Perfil dos irmãos gêmeos Leonardo e Eduardo Santos traz imagens dos pratos que comem no dia a dia e reflexões sobre a causa.

@logoeu_veganapobre

Criadora do grupo de Facebook Veganos Pobres Brasil, Caroline Soares mostra seu cotidiano, dá receitas e informações, além publicar memes.

@veganapobre

Bárbara de Almeida é responsável pelo perfil, em que fala de veganismo acessível, proteção animal e horta urbana.

@chefcabotelho

Chef e consultora de restaurantes e escolas em São Paulo e coordenadora de gastronomia da Sociedade Vegetariana Brasileira (SVB), Camila Botelho usa a plataforma para desmistificar certas ideias relacionadas ao veganismo.

 

Hambúrguer de lentilha
por Silvana Portugal, nutricionista funcional

Ingredientes

1 xícara de lentilhas

4 xícaras de chá de água

1 colher de chá de alho picado (ou outro tempero de sua preferência)

1 cebola pequena ralada

1/2 xícara de cheiro-verde picado

1 colher de sopa de azeite extravirgem

1/2 xícara de aveia fina (ou até dar o ponto da massa)
Azeite para modelar

Modo de preparo

Cozinhe as lentilhas na panela de pressão e escorra toda a água.

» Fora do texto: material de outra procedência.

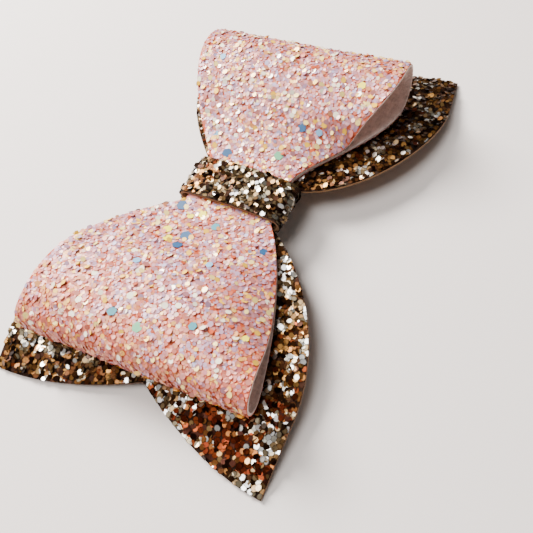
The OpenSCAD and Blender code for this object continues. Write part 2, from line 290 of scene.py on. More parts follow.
class TailBand(Band):
    """The tails' surface"""

    def __init__(self, bow):
        self.bow = bow
        self.low_end, self.high_end = -bow.half_length, bow.half_length

    def side(self, along, which):
        """Half width on the -Y side (0) or the +Y side (1)"""
        b = self.bow
        x = np.abs(along)
        halves = []
        for edges in (LEFT_TAIL_EDGES, RIGHT_TAIL_EDGES):
            full, shoulder, _ = edges[which]
            taper = np.clip((x - shoulder) / (b.half_length - shoulder), 0, 1)
            half = flare(x, b.neck_x, b.tail_neck, edges[which])
            halves.append(half + (b.sizes.tip_half_width - full) * taper)
        return np.where(along < 0, *halves)

    def ends(self, along, across):
        """Where the notched end edges lie, at a distance across"""
        b, s = self.bow, self.bow.sizes
        reaches = []
        for shift in (-s.notch_shift, 0.0):
            off = across - shift
            share = np.abs(off) / (s.tip_half_width - np.sign(off) * shift)
            inward = 1 - np.clip(share, 0, 1)
            reaches.append(b.half_length - s.notch_depth * inward**b.notch_fullness)
        return -reaches[0], reaches[1]

    def place(self, along, across, height):
        """Points at a height above the band's under side, and the surface normals there"""
        b = self.bow
        free = np.clip((np.abs(along) - b.neck_x) / (b.half_length - b.neck_x), 0, 1)
        wave = b.sizes.ripple * np.sin(along * 0.31 + across * 0.17) * np.sin(math.pi * free)
        slope = -np.sign(along) * b.droop_slope(along)
        normal = np.stack([-slope, np.zeros_like(slope), np.ones_like(slope)], -1)
        normal /= np.linalg.norm(normal, axis=-1, keepdims=True)
        under = np.maximum(b.tail_z - b.droop(along) + wave, 0)
        point = np.stack([along, across, under], -1)
        return point + normal * np.asarray(height)[..., None], normal


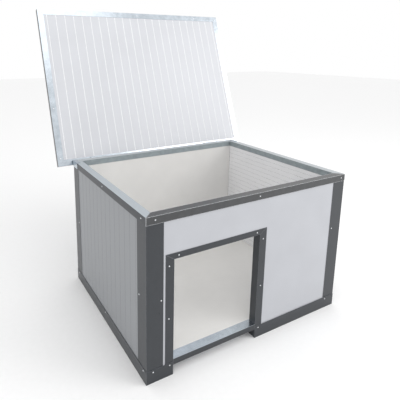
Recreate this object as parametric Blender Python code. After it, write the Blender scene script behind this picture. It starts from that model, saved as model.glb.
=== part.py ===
"""Insulated calf hutch: sandwich-panel walls and floor, folded steel trims, open doorway at the
front and a framed lid hinged along the rear, drawn with the lid open.

Metres, +Z up. The front faces -Y. X is centred on the hutch, z = 0 is the ground, and y = 0 is
the middle of the whole outline with the lid open.
"""

from math import cos, pi, radians, sin

import bmesh
import bpy
from mathutils import Matrix, Vector

MM = 0.001

# Outside of the box, over the rim and base channels
WIDTH = 1250 * MM
DEPTH = 990 * MM
HEIGHT = 810 * MM

# Folded sheet, and the layers of a wall counted inwards from its outside face
SHEET = 1.2 * MM
GAP = 0.3 * MM
WEB = 43.5 * MM
POST_FACE = SHEET + GAP
SKIN_FACE = POST_FACE + SHEET + GAP
SKIN = 0.6 * MM
RIB_DEPTH = 0.8 * MM
RIB_WIDTH = 5 * MM
RIB_PITCH = 60 * MM
FINE_PITCH = 30 * MM
SKIN_BACK = WEB - SHEET - GAP
CORE_FACE = SKIN_FACE + SKIN + RIB_DEPTH + GAP
CORE_BACK = SKIN_BACK - SKIN - RIB_DEPTH - GAP

# Trims
RIM_OUTER = 37 * MM
RIM_INNER = 34 * MM
BASE_OUTER = 68 * MM
BASE_INNER = 40 * MM
POST_LEG = 86 * MM

# Doorway
DOOR_LEFT = 142 * MM
DOOR_RIGHT = 640 * MM
DOOR_TOP = 587 * MM
JAMB_FACE = 44 * MM
HEAD_FACE = 30 * MM
TRIM_BACK = 25 * MM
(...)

- Misture com o alho, a cebola, o cheiro-verde, a pimenta, o azeite e acrescente a aveia até o ponto de modelar os hambúrgueres.

- Unte as mãos com azeite e modele-os com 1 cm de espessura.

- Forre uma forma com papel-manteiga e leve ao freezer por cerca de uma hora.

- Unte uma frigideira e frite de um lado até ficar crocante.

- Em seguida, faça o mesmo com o outro lado.